How does your relationship with the bears work?
ZB: The bears know me. People ask if I sit in a hide, but what’s the point of that? I’d maybe work in a hide with animals that might be too scared to develop a relationship with me, but usually I’m just sitting there. I spend a lot of time walking, sitting, figuring out where animals are, what they're doing, what they're eating, where they're drinking, where they're swimming. I'm not habituating them, but they know me, so they're watching me. Bears are pretty easy to communicate with, and pretty sassy.
The number one question I get asked is, “aren't you scared?” I'm terrified of humans, but animals are great. I'm very aware, and very respectful. I'm not taking selfies with a rhino. I have no interest in being part of the picture. It's the animal’s choice— it is truly a collaboration, or co-creation. I just sit and wait. The worst part is falling asleep in the mud and waking up with ruined photo paper. The best is an incredible picture that I didn't even know happened until I get into the dark room, usually months later.

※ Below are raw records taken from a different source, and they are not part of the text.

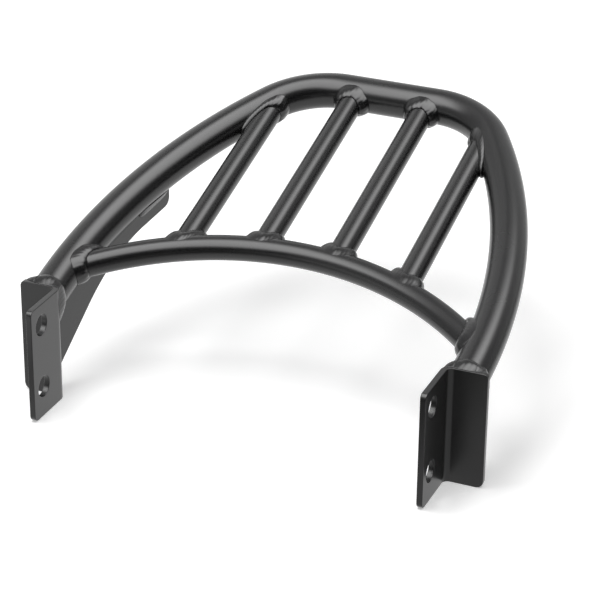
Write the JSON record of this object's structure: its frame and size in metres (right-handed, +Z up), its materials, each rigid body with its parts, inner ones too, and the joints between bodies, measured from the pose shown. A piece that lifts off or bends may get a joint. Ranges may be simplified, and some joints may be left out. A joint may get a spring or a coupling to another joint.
{
  "type": "motorcycle luggage rack",
  "caption": "Welded tube luggage rack: a tilted hoop with lengthwise slats on a bowed cross tube, on gusseted angle brackets that bolt to the fender struts.",
  "frame": {"origin": "on the symmetry plane, on the axis of the upper bolt holes", "axes": "+X across the rack to the right-hand bracket, +Y to the rear, +Z up"},
  "size_m": [0.246, 0.2324, 0.1178],
  "materials": {
    "black_powder_coat": "semi-gloss black powder coat on steel",
    "coated_weld": "semi-gloss black powder coat over weld beads"
  },
  "bodies": {
    "root": {"hoop_tube": "black_powder_coat", "cross_tube": "black_powder_coat", "slat_1": "black_powder_coat", "slat_2": "black_powder_coat", "slat_3": "black_powder_coat", "slat_4": "black_powder_coat", "bracket_left": "black_powder_coat", "bracket_right": "black_powder_coat", "gusset_left": "black_powder_coat", "gusset_right": "black_powder_coat", "slat_1_front_weld": "coated_weld", "slat_2_front_weld": "coated_weld", "slat_3_front_weld": "coated_weld", "slat_4_front_weld": "coated_weld", "slat_1_rear_weld": "coated_weld", "slat_2_rear_weld": "coated_weld", "slat_3_rear_weld": "coated_weld", "slat_4_rear_weld": "coated_weld", "cross_weld_left": "coated_weld", "cross_weld_right": "coated_weld", "hoop_weld_left": "coated_weld", "hoop_weld_right": "coated_weld", "gusset_weld_left": "coated_weld", "gusset_weld_right": "coated_weld", "gusset_foot_weld_left": "coated_weld", "gusset_foot_weld_right": "coated_weld"}
  },
  "joints": []
}
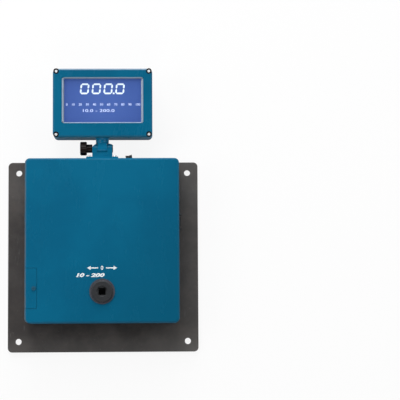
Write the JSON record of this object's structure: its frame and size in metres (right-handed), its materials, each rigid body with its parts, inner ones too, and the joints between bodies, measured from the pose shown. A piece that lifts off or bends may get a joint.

Is there an animal that you’d like to work with that you haven’t worked with yet?
ZB: I'm really obsessed with whoever I'm working with, and I’m heartbroken when I leave that place or that animal. But I have to say, I have wanted to make porcupineograms for ten years, with huge Cape porcupines, the ones in Africa. They're absolutely stunning—they would make such amazing pictures. I was just in Africa for four months, in different countries, and I had planned to work with the porcupines at the end of my trip, but I broke my leg and it didn’t work out. So, I have to go back. I love all the weird, black and white nocturnal critters that can take care of themselves—skunks, who can spray you, and porcupines, who have quills. But I've worked with everything, from praying mantises to whales. I'm always blown away by any animal.
This conversation has been edited for length and clarity.